3. VAT and GST extraction

Where prices are displayed inclusive of tax, reverse calculation is often used every day. For example, at a 20% VAT rate, the tax fraction of a tax-inclusive price is 20/120, or one-sixth. That makes extraction efficient once you understand the logic.

4. Audit sampling and exception testing

Auditors routinely test whether tax amounts align with invoice bases. If the reverse-calculated amount differs materially from the recorded subtotal, the issue could be a wrong rate, missing exemption certificate, or line-level rounding discrepancy.

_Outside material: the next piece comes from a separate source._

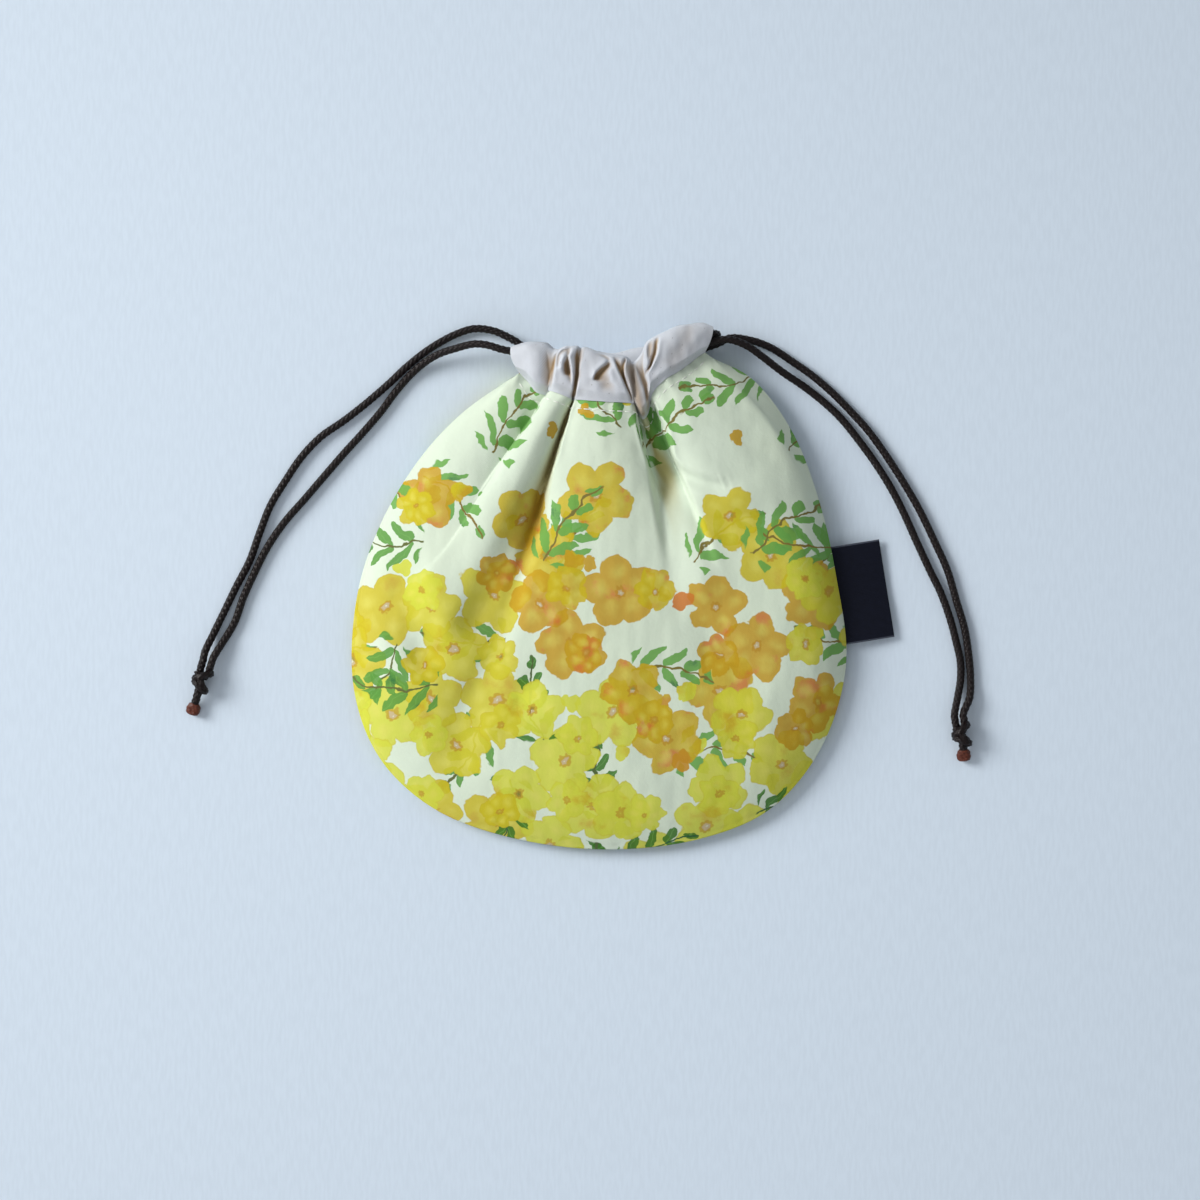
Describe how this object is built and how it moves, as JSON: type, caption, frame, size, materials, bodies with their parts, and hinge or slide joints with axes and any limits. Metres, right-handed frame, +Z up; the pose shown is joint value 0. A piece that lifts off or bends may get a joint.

Best practices for higher accuracy

  • Use the exact jurisdiction rate, not a rough estimate.
  • Separate tax-added transactions from tax-inclusive transactions.
  • Track exemptions, refunds, and discounts before reverse modeling.
  • Keep enough decimal precision during internal calculations.
  • Validate against source documents, not only summary reports.
  • Document assumptions used in your reverse tax workbook or ERP note field.

If you need conceptual legal definitions of gross receipts and related tax terms, a useful academic reference is the Cornell Law School Legal Information Institute entry on gross receipts tax. While sales tax, VAT, GST, and gross receipts taxes are not identical, understanding the underlying tax base is essential whenever you reverse calculate from a tax amount back to the original transaction value.

Final takeaway

To reverse calculate the gross amount from tax collected, start by identifying how the tax was applied. If tax was added to a pre-tax amount, divide the tax collected by the tax rate expressed as a decimal. If tax was embedded inside a tax-inclusive total, multiply the tax by one plus the rate and divide by the rate. The difference between those two methods is the key to getting the right answer.

In practice, the math is only half the job. The real accuracy comes from using the correct rate, the correct taxability assumption, and the correct transaction mode. That is why the calculator above includes both reverse methods and a visual chart. It helps you move from raw tax collected to a clear breakdown of pre-tax amount, tax amount, and total receipt in seconds.